C’était aussi le cas dans « Carmen » (G. Bizet), bien sûr un opéra français mais une des œuvres les plus populaires du répertoire, dans laquelle les chœurs prenaient une part active à l’action. C’était une reprise de la production mise en scène par Emma Dante qui avait ouvert la saison de la Scala 2009-10 et avait révélé la mezzo Georgienne Anita Rachvelishvili. Heureusement elle était de nouveau de la partie et confirmait, si nécessaire, qu’elle est sans doute une des meilleures interprètes du rôle en ce moment. Sa Carmen est une femme libre, sans complexe, sensuelle et pleine de tempérament qui vit comme il lui plaît et ne préoccupe pas de son attrait physique. Elle est comme elle est et apparemment cela suffit. Elle chante le rôle avec une voix de mezzo ample, homogène et chaude et sait faire passer le texte. Don José trouvait en Francesco Meli un Don José assez timide mais expressif et un chanteur élégant, plein de style à la voix souple et d’une belle musicalité. La voix de Nino Machaidze est peut-être un peu légère pour Micaëla mais elle chantait avec beaucoup d’émotion. Massimo Cavaletti campait un Escamillo convaincant avec une voix saine.

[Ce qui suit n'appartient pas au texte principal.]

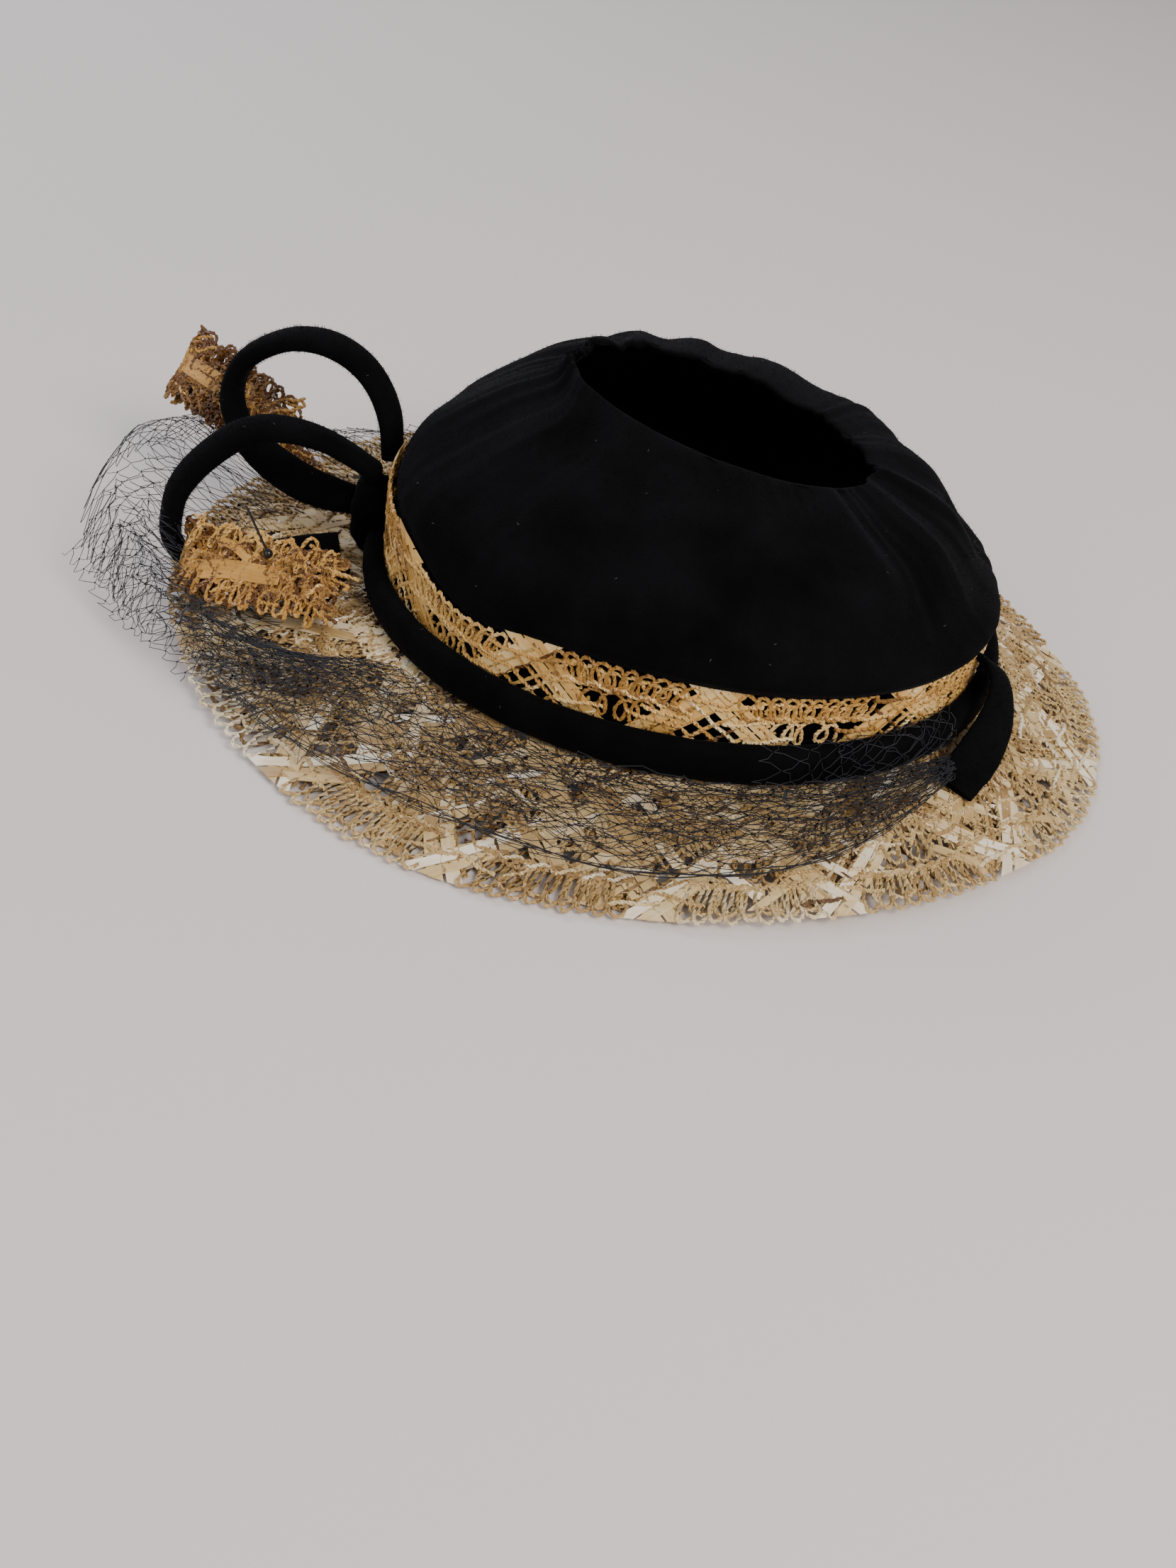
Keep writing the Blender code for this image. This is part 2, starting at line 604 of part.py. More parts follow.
def build_pin(black):
    """A round head, and a shaft that comes to a point, turned about the line from head to tip."""
    head, tip = np.array(PIN_HEAD_AT), np.array(PIN_TIP_AT)
    axis = tip - head
    length = np.linalg.norm(axis)
    axis = axis / length
    side = unit(np.cross(axis, [0.0, 0.0, 1.0]))
    over = np.cross(axis, side)
    angle = np.radians(PIN_HEAD_RINGS_DEGREES)
    shaft_along = [PIN_HEAD_RADIUS, length * PIN_TAPERS_FROM, length]
    shaft_radius = [PIN_SHAFT_RADIUS, PIN_SHAFT_RADIUS, PIN_SHAFT_RADIUS * PIN_POINT_SHARE]
    along = np.concatenate([PIN_HEAD_RADIUS * np.cos(angle), shaft_along])
    radius = np.concatenate([PIN_HEAD_RADIUS * np.sin(angle), shaft_radius])
    turn = np.arange(PIN_SIDES) / PIN_SIDES * 2 * np.pi
    ring = np.cos(turn)[:, None] * side + np.sin(turn)[:, None] * over
    points = head + along[:, None, None] * axis + radius[:, None, None] * ring
    rings, around = points.shape[:2]
    faces = grid_faces(rings, around, rows_meet=False, columns_meet=True)
    faces.append(list(range(around)))
    faces.append([(rings - 1) * around + k for k in range(around)])
    return add_piece("trim_pin", points.reshape(-1, 3), faces, black)


def main():
    for old in list(bpy.data.objects):
        bpy.data.objects.remove(old, do_unlink=True)
    straw = finish("straw_braid", (0.62, 0.45, 0.22), 0.45)
    velvet = finish("black_velvet", (0.006, 0.006, 0.008), 0.85, sheen=0.3)
    net = finish("black_net", (0.02, 0.02, 0.03), 0.6)
    black = finish("black_pin", (0.01, 0.01, 0.01), 0.2)
    build_brim(straw)
    build_side_band(straw)
    build_crown(velvet)
    build_tube(velvet)
    build_knot(velvet)
    build_loop("velvet_loop_near", LOOP_NEAR, velvet)
    build_loop("velvet_loop_far", LOOP_FAR, velvet)
    build_tail(velvet)
    build_tab("straw_tab_near", TAB_NEAR, TAB_NEAR_LEAN, straw)
    build_tab("straw_tab_far", TAB_FAR, TAB_FAR_LEAN, straw)
    build_strap(velvet)
    build_net(net)
    build_pin(black)


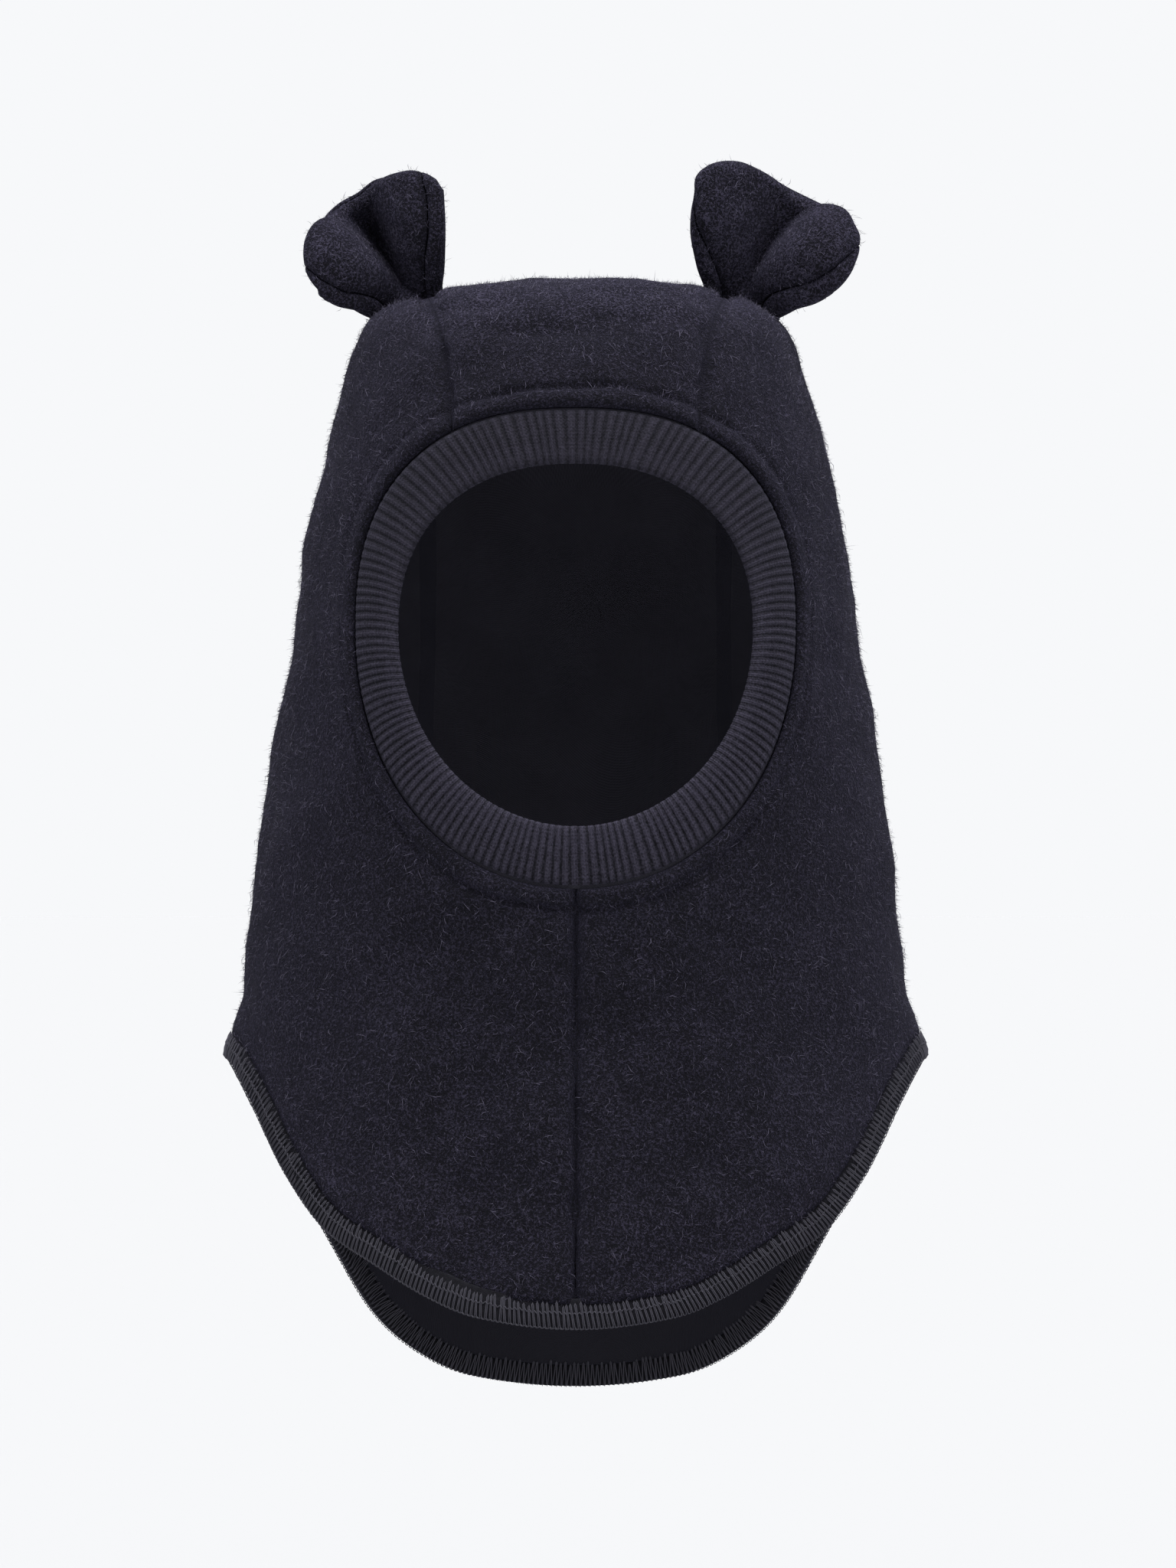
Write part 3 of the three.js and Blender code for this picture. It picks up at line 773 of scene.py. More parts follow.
def jersey_cloth(name):
    """Fine jersey: tiny columns of stitches, nearly even in tone, with painted shade low on the hat."""
    material, shader, lengths, place = new_cloth(name, 0.9, sheen=0.15, sheen_tint=(0.4, 0.4, 0.6))
    wales = (lengths.parts(0) * (2 * math.pi / jersey_wale)).wave()
    courses = (lengths.parts(1) * (2 * math.pi / jersey_course)).wave()
    knit = wales * courses * 0.5 + 0.5
    cloud = place.noise(60, detail=3).between(0.25, 0.75)
    tone = 0.24 + knit * 0.12 + cloud * 0.06
    # Painted shade: the lining is darker low on the hat, where the front shades the inside of the back
    tone = tone * (0.15 + place.parts(2).between(-0.3, -0.19) * 0.85)
    finish_cloth(shader, tone.tint(jersey_dark, jersey_light), knit, 0.0001)
    return material


lining.data.materials.append(jersey_cloth("fine_jersey"))
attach(lining, "root")
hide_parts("lining")


# The face band: rib knit folded double and sewn round the opening, its ribs running across it.
# Each rib is two columns of stitches with a deep furrow between it and the next.

band_thickness = 0.0026
rib_count = 155
rib_samples = 7
rib_crowding = (0.16, 0.025)  # ribs are closest at the sides, wider at the chin and the brow
rib_furrow = 0.0005
rib_furrow_side = (0.06, 0.6)  # where the furrow rises to the rib, as shares of half a rib
rib_line = 0.00018  # the groove between a rib's two columns
rib_line_side = (0.8, 1.0)
rib_on_fold = 0.25  # how much of the ribs is left where they are stretched over the fold
rib_seam_fade = (0.0002, 0.0026)
rib_lean = 0.45
rib_drift = 0.3
band_tuck = 0.0004  # gap between the band and the wool's rolled edge
band_sink = 0.0009  # the band's face lies this far under the wool's
band_swell = 0.0006
band_pull = 0.0009  # it is pulled in this far along its seam, within the radius below
band_pull_radius = 0.0013
band_join = 0.0007  # depth and width of the seam below the chin that joins its two ends
opening_radius = 0.06
band_rows = (13, 8, 5)  # over the face, round the fold and along the inside

loop_shares["rib_face_band"] = np.concatenate(
    [side + (np.arange(rows) + 0.5) / rows for side, rows in enumerate(band_rows)]
)


def band_loop(turn, share):
    """share: 0 to 1 over the face, 1 to 2 round the fold, 2 to 3 back along the inside."""
    around = turn + rib_crowding[0] * np.sin(turn) + rib_crowding[1] * np.sin(2 * turn)
    _, _, width = cloth_frame(around, -0.5)
    half = band_thickness / 2
    straight = width - half - band_tuck
    bend = (share - 1) * math.pi
    on_face, on_bend = share < 1, (share >= 1) & (share < 2)
    out = np.where(on_face, share * straight, straight + half * np.sin(bend))
    out = np.where(share >= 2, (3 - share) * straight, out) + band_tuck
    rise = np.where(on_face, 1.0, np.where(on_bend, np.cos(bend), -1.0))
    circle = np.stack([np.cos(around), np.sin(around), 0 * around], -1)
    lean = rib_lean * ripple(circle, 0.9, 41)
    drift = rib_drift * ripple(circle, 0.25, 42)
    across = np.clip(out / width, 0, 1)
    phase = turn / (2 * math.pi) * rib_count + drift
    phase = phase + lean * (across - 0.2)
    beat = np.abs(phase - np.round(phase)) * 2
    rib = -rib_furrow * (1 - smooth(*rib_furrow_side, beat)) - rib_line * smooth(*rib_line_side, beat)
    flattened = 1 - (1 - rib_on_fold) * smooth(0.72, 1.0, share)
    rib = rib * np.where(on_face, flattened, rib_on_fold)
    rib = rib * mix(0.1, 1.0, smooth(*rib_seam_fade, out))
    puff = band_swell * np.sin(math.pi * across) * on_face - band_pull * near(out, band_pull_radius)
    down = np.clip(-out / width, -1.25, -1e-6)
    point = cloth_point(around, down)
    surface, _, _ = cloth_frame(around, down)
    middle = -band_sink - half
    outward = cloth_slopes(around, down)[1]
    offset = middle + rise * (half + rib) + puff
    side = np.where(on_bend, np.sin(bend) * rib, 0)
    points = point + surface * offset[..., None] - unit(outward) * side[..., None]
    from_join = np.abs(np.abs(around) - math.pi) * opening_radius
    points = points - surface * (band_join * near(from_join, band_join))[..., None]
    return points, phase, out


band = ring_of("rib_face_band", rib_count * rib_samples, band_loop)


rib_dark = (0.0055, 0.0052, 0.007)
rib_light = (0.047, 0.0432, 0.065)
rib_stitch = 0.0011  # height of a stitch
rib_depth = 0.0004  # of the bump
fold_light = (10.5, 12.6)  # the band is a little lighter from here to here, in millimetres out


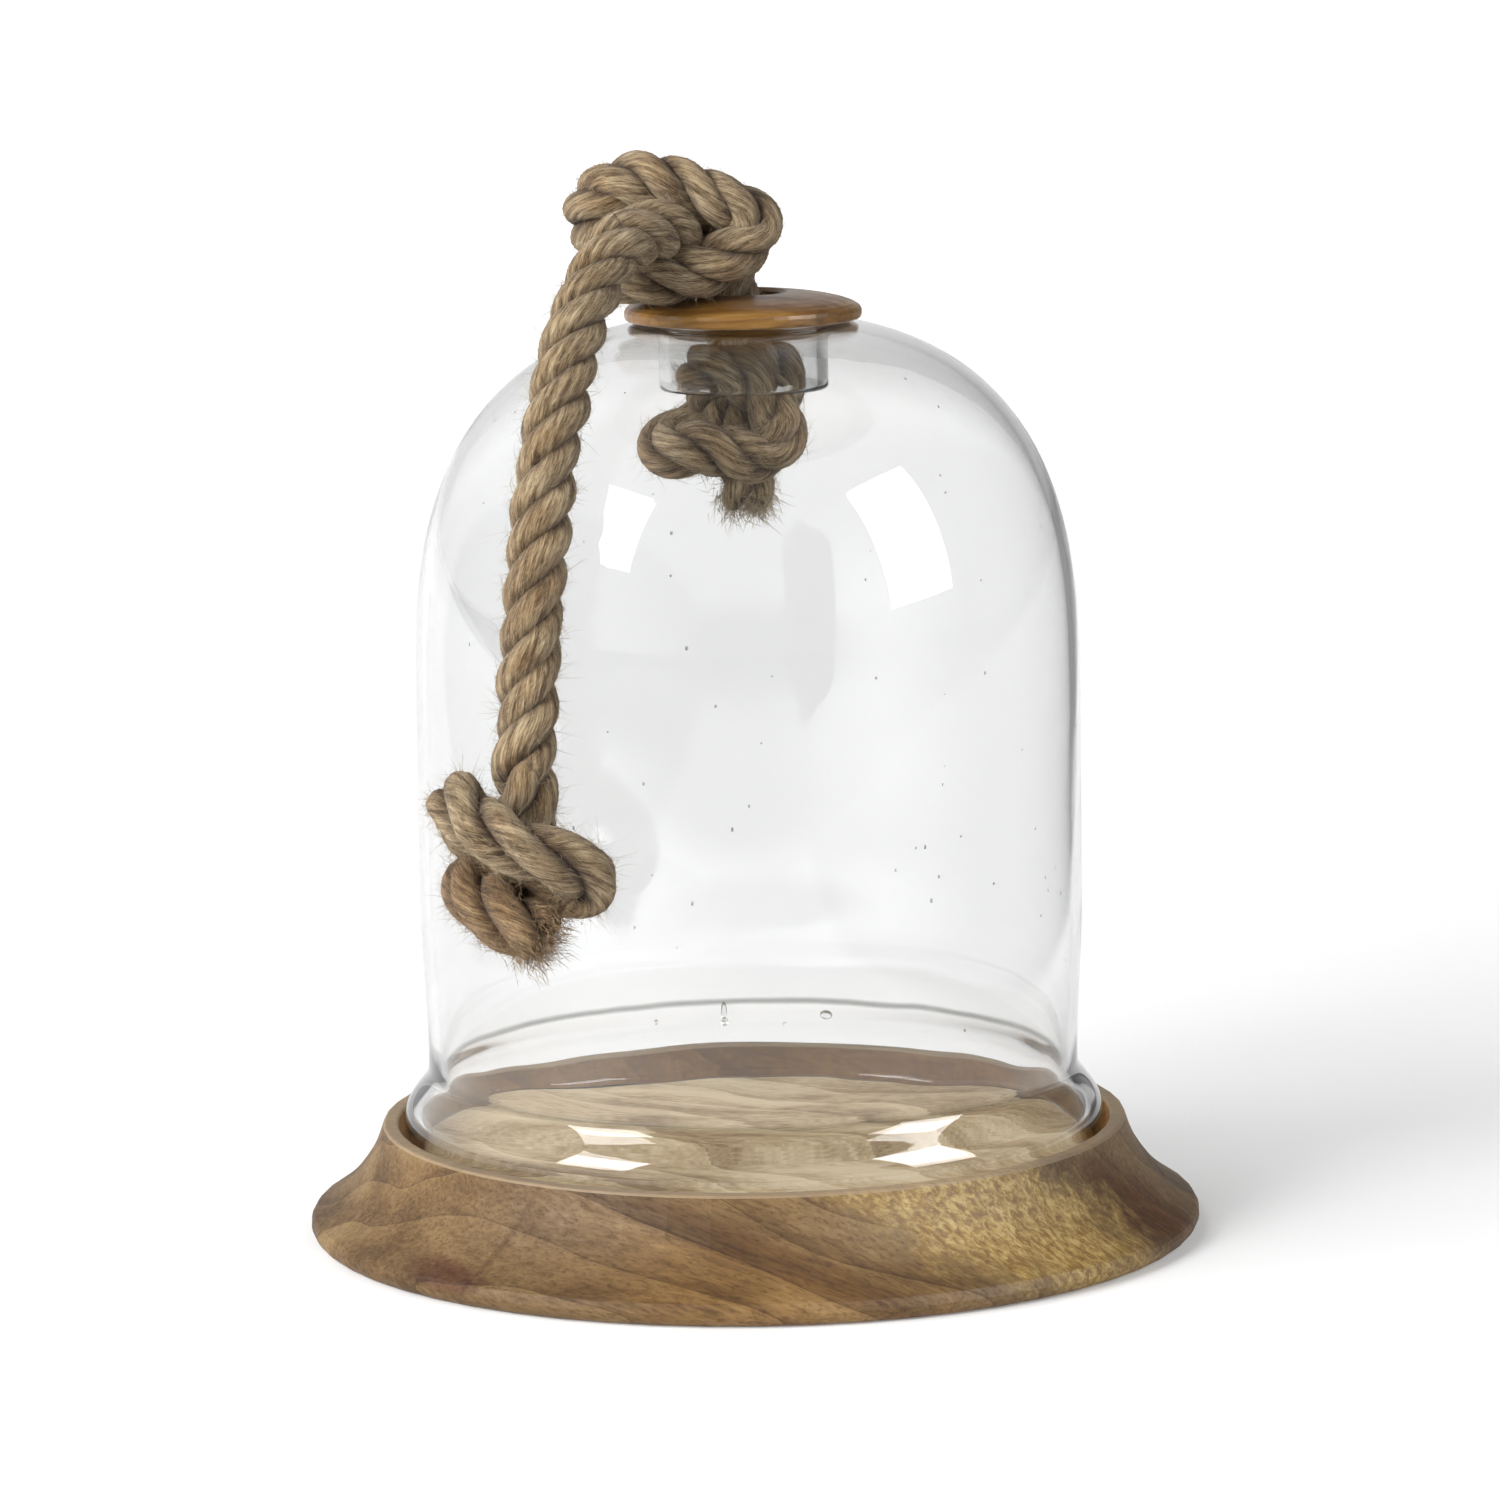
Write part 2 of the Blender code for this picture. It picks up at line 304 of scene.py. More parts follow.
def make_rope(route, cuts, seed):
    """The whole rope at once: its path, and three strands twisted right-handed round it.

    cuts are (place, radius, lay) rows. The rope's pieces begin and end at these places
    on the path, and its radius and lay change evenly between them."""
    rng = np.random.default_rng(seed)
    path, marks = smooth_path(route, RING_STEP)
    normals, binormals = moving_frames(path)
    stops = [int(np.argmin(np.linalg.norm(path - np.array(place), axis=1)))
             for place, _, _ in cuts]
    radius = np.interp(marks, marks[stops], [size for _, size, _ in cuts])
    lay = np.interp(marks, marks[stops], [length for _, _, length in cuts])
    twist = np.concatenate([[0.0], np.cumsum(np.diff(marks) / lay[1:])]) * math.tau
    ends = np.minimum(marks, marks[-1] - marks)
    near = np.clip(1.0 - ends / FRAY, 0.0, 1.0)
    taper = np.sqrt(1.0 - FRAY_THINS * near ** 3.0)
    around = np.arange(STRAND_SIDES) * math.tau / STRAND_SIDES
    strands = []
    for k in range(3):
        angle = math.tau * k / 3 + twist
        angle = angle + wander(rng, len(marks), *TURN_DRIFT)
        reach = STRAND_OFFSET * radius * (1 + wander(rng, len(marks), *OFFSET_DRIFT))
        reach = reach * (1 + FRAY_OPENS * near ** 2)
        outward = normals * np.cos(angle)[:, None] + binormals * np.sin(angle)[:, None]
        line = path + outward * reach[:, None]
        along = np.gradient(line, axis=0)
        along /= np.linalg.norm(along, axis=1)[:, None]
        facing = outward - along * np.sum(outward * along, axis=1)[:, None]
        facing /= np.linalg.norm(facing, axis=1)[:, None]
        side = np.cross(along, facing)
        lumps = rng.normal(0.0, 1.0, (len(marks), STRAND_SIDES))
        lumps = (lumps + np.roll(lumps, 1, 1) + np.roll(lumps, -1, 1)) / 3
        lumps[1:-1] = (lumps[:-2] + lumps[1:-1] * 2 + lumps[2:]) / 4
        yarn = np.cos(YARNS * (around[None, :] + math.tau * marks[:, None] / YARN_LAY))
        swell = 1 + wander(rng, len(marks), *SWELL_DRIFT)
        size = (STRAND_RADIUS * radius * swell * taper)[:, None]
        size = size * (1 + YARN_RELIEF * yarn + LUMP_RELIEF * lumps)
        size = size * (1.0 - INNER_FLAT * np.maximum(0.0, np.cos(around)))[None, :]
        # the ring's first point, with the texture's seam, looks at the rope's middle
        ways = (-np.cos(around)[None, :, None] * facing[:, None, :]
                - np.sin(around)[None, :, None] * side[:, None, :])
        rings = line[:, None, :] + ways * size[:, :, None]
        strands.append({"line": line, "along": along, "outward": facing, "rings": rings})
    return {"path": path, "marks": marks, "radius": radius, "strands": strands, "stops": stops}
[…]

La prononciation de français était d’un bon niveau et la projection du texte satisfaisante également pour les autres interprètes : Alessandro Luongo (Morales), Gabriele Sagona (Zuniga), Hanna Hipp (Frasquita), Sofia Mchedlishvili (Mercédès) et les rôles secondaires. Les chœurs s’intégraient parfaitement dans le spectacle conçu par Emma Dante, dans des décors pas très réussis de Richard Peduzzi (ascenseur chez Lilas Pastia). Beaucoup de mouvement de figurants et danseurs font de cette « Carmen » un spectacle vivant et plein de tempérament mais aussi avec trop de « extra » qui détournent l’attention de l’action essentielle (bénédiction des soldats lors du duo Micaëla-Don José) ou sont en contradiction avec le livret (prêtre et acolytes qui accompagnent Micaëla chez les contrebandiers). Musicalement le spectacle avait un excellent niveau grâce à la direction d’orchestre de Massimo Zanetti, attentive, souple, nuancée et vivante et pleine de feu et la belle prestation de l’orchestre de la Scala.